Ok, well, I don't believe the issue is as simple as people often make it out to be. Adam and Eve eating from that other tree God strictly prohibited them from is what brought about spiritual death, as sin and the very knowledge of it entered the world because of it. This is why God promised their death in the day they ate from it. Its crystal clear that God cursed the earth, pretty self explanatory. But its peoples interpretation of the curse of physical death and its relation to spiritual death that I have an issue with. Its often claimed that spiritual death is what brought about physical death, yet that clearly doesn't fit the narrative presented in Eden.
If this were really true, God wouldn't have been so concerned about their access to the tree of life afterwards to start with, since their spiritual death would makes their physical death inevitable regardless. If by "spiritual death" they mean separation from God, then it all begins to make a ton more sense. It explains why God told Moses he would die if he saw his face for instance. But when it comes to the body itself, its pretty clear to me from Jesus's explanation of the promised "glorified body" that he could have designed our bodies with immortality to begin with, if he really wanted to. He didn't, because he knew what was going to happen and planned accordingly, he is no moron.
At no point is the body itself ever explained away as the reason why we will attain sinless perfection. The spiritual component of the soul is an entirely different matter than the body. Its expected that scriptures like Romans 5:12 will be quoted as a "rebuttal", but exegesis is supposed to be all about consistency. If sin in itself brings death, then Satan would have dropped dead long ago. He certainly wouldn't have been up there in heaven accusing Job of being a turncoat to Gods face. Him being able to stand before God as a sinful angelic being just shows that "spiritual death" is a more complex matter than typically assumed when it comes to humanity. "Spiritual death" leads to physical death, but only for us, and only in the very presence of God Almighty, because we are living souls. He wants a real relationship with his image bearers, and it will not happen as long as sin exists.
A big long response to a simple answer to a simple question!
The simple answer that Adam's disobedience brought the curse upon the world and mankind. The reason why Jesus died on the cross was to bear God's wrath and the curse, and to take upon Himself the penalty for our sinfulness, which was part of the curse on us. The Scripture says, "Cursed is he who hangs on a tree". When Jesus cried out, "It is finished", it meant that He paid the whole "fine" that we would have had to pay at the judgment. But when we stand before God at the Judgment, He will say, "Your fine has been paid. You can go free".

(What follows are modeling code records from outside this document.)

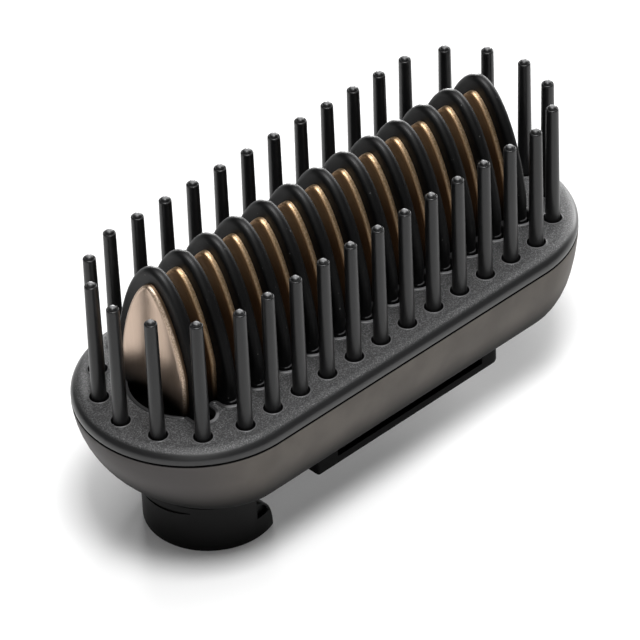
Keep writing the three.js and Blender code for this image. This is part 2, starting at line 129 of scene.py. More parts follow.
def carve(piece, tool, operation='DIFFERENCE'):
    choose(piece)
    cut = piece.modifiers.new('cut', 'BOOLEAN')
    cut.operation = operation
    cut.object = tool
    cut.solver = 'EXACT'
    bpy.ops.object.modifier_apply(modifier=cut.name)
    bpy.data.objects.remove(tool)
    return piece


def gather(name, pieces):
    choose(*pieces)
    if len(pieces) > 1:
        bpy.ops.object.join()
    bpy.context.object.name = name
    bpy.context.object.data.name = name
    return bpy.context.object


def spread(name, master, places):
    copies = []
    for x, y in places:
        choose(master)
        bpy.ops.object.duplicate()
        bpy.ops.transform.translate(value=mm(x, y, 0))
        copies.append(bpy.context.object)
    joined = gather(name, copies)
    bpy.ops.object.transform_apply(location=True)
    return joined


# Basic forms: turned, boat-like and cut from a flat outline

def turned(name, profile, place=(0, 0), sides=facets['collar'], hollow=False):
    clearSelection()
    radius, height = profile[0]
    bpy.ops.mesh.primitive_circle_add(
        vertices=sides, radius=mm(radius), location=mm(*place, height),
        fill_type='NOTHING' if hollow else 'NGON')
    piece = openPiece(name)
    for nextRadius, nextHeight in profile[1:] + (profile[:1] if hollow else []):
        bpy.ops.mesh.extrude_region_move(TRANSFORM_OT_translate={'value': mm(0, 0, nextHeight - height)})
        ratio = nextRadius / radius
        bpy.ops.transform.resize(value=(ratio, ratio, 1), center_override=mm(*place, nextHeight))
        radius, height = nextRadius, nextHeight
    return closePiece(piece)


def boatForm(name, levels):
    # rings of a width across, a reach at the ends and a height, pulled apart to the two end centres
    clearSelection()
    width, reach, height = levels[0]
    bpy.ops.mesh.primitive_circle_add(
        vertices=facets['boat'], radius=mm(width), location=mm(0, 0, height),
        rotation=(0, 0, math.pi / facets['boat']), fill_type='NGON')
    piece = openPiece(name)
    bpy.ops.transform.resize(value=(reach / width, 1, 1), center_override=mm(0, 0, height))
    for nextWidth, nextReach, nextHeight in levels[1:]:
        bpy.ops.mesh.extrude_region_move(TRANSFORM_OT_translate={'value': mm(0, 0, nextHeight - height)})
        bpy.ops.transform.resize(
            value=(nextReach / reach, nextWidth / width, 1), center_override=mm(0, 0, nextHeight))
        width, reach, height = nextWidth, nextReach, nextHeight
    for side in (1, -1):
        pick('verts', lambda vert: vert.co.x * side > 0)
        bpy.ops.transform.translate(value=mm(side * head['endCentre'], 0, 0))
    return closePiece(piece)


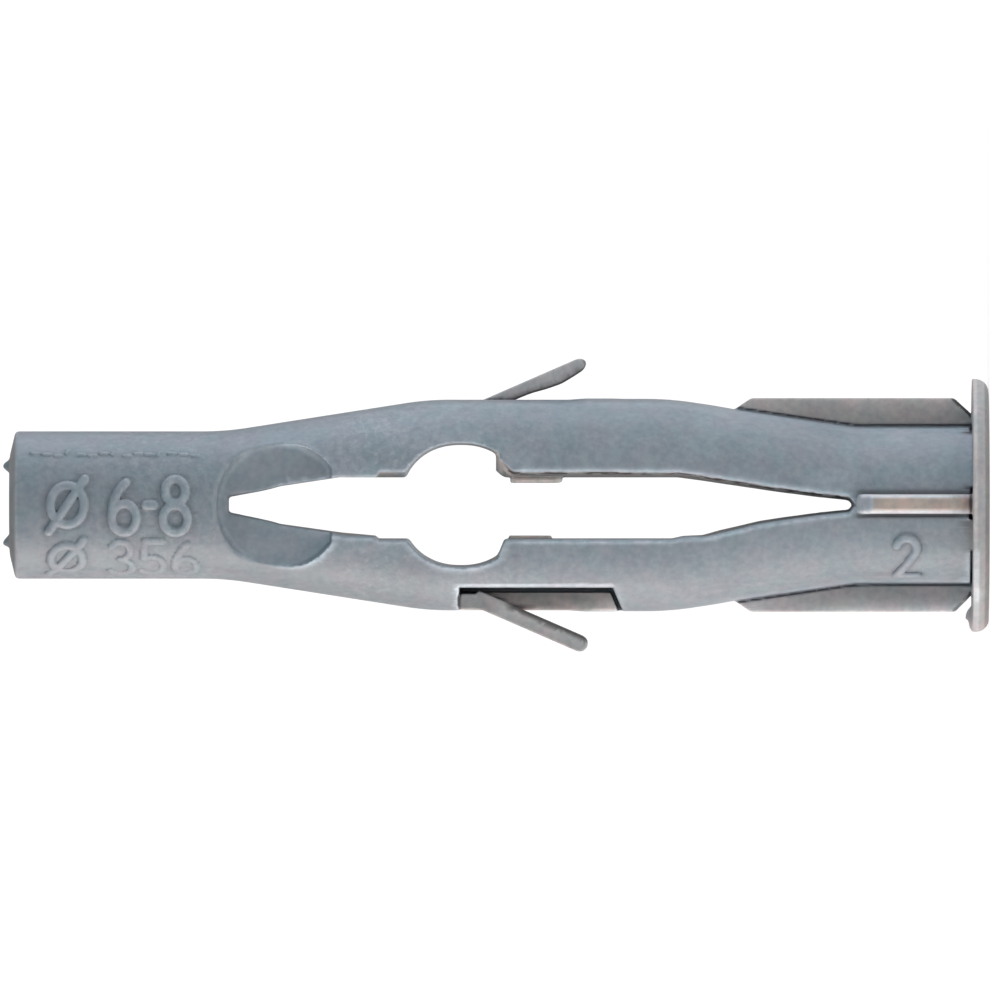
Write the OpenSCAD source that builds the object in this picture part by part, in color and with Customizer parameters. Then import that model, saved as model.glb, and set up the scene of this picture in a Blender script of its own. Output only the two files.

That is why we have to make it quite clear to an unsaved person's conscience that because he has broken the Ten Commandments he is under God's curse and therefore will be condemned at the Judgment. When he realises that, and says, "What shall I do?" Then you can show Jesus coming to died on the cross to take that curse off him and that there will be no penalty to pay at the Judgment.
This has been the most effective way of people turning to Christ through the preaching of the gospel. Peter did it on the day of Pentecost. He hit their conscience and they were "pricked at the heart". Paul did the same to the Romans, especially in Romans 1-3 when he clearly pointed out that "All have sinned and come short of the glory of God". He told the Greeks in Athens that their "Unknown God" was the creator of the world and He has commanded all men everywhere to repent. Jesus hit at the conscience of the rich young ruler who thought he was keeping all the commandments, but had his coveting revealed to his conscience, after Jesus telling him that no one was good except God, and that included the young man. Jesus also hit to consciences of His listeners when He said that even if a person hated another in his heart, he was a murderer, and if a man looked on a woman with lust, he was an adulterer at heart. All of His listeners would have been reminded when they had hated someone, or looked with lust at a woman, and would know in their conscience that they were murderers and adulterers at heart in the sight of God.
What Jesus did in His teaching was to show the unconverted Jews that they were sinners through His preaching of the Law, and that they needed something more than the blameless observance of the Law as demonstrated by the Pharisees.
In fact, Jesus preached the Ten Commandments, so did Peter and Paul, and that was the reason why they succeeded in the Roman Empire turning from paganism to being Christianized through the first three centuries until Constantine made it official that the Roman Empire was now Christian.
The reason why we can't turn our societies to Christ is because we are preaching a Jewish oriented gospel to a world of neo-pagans who don't have a Biblical world view any longer.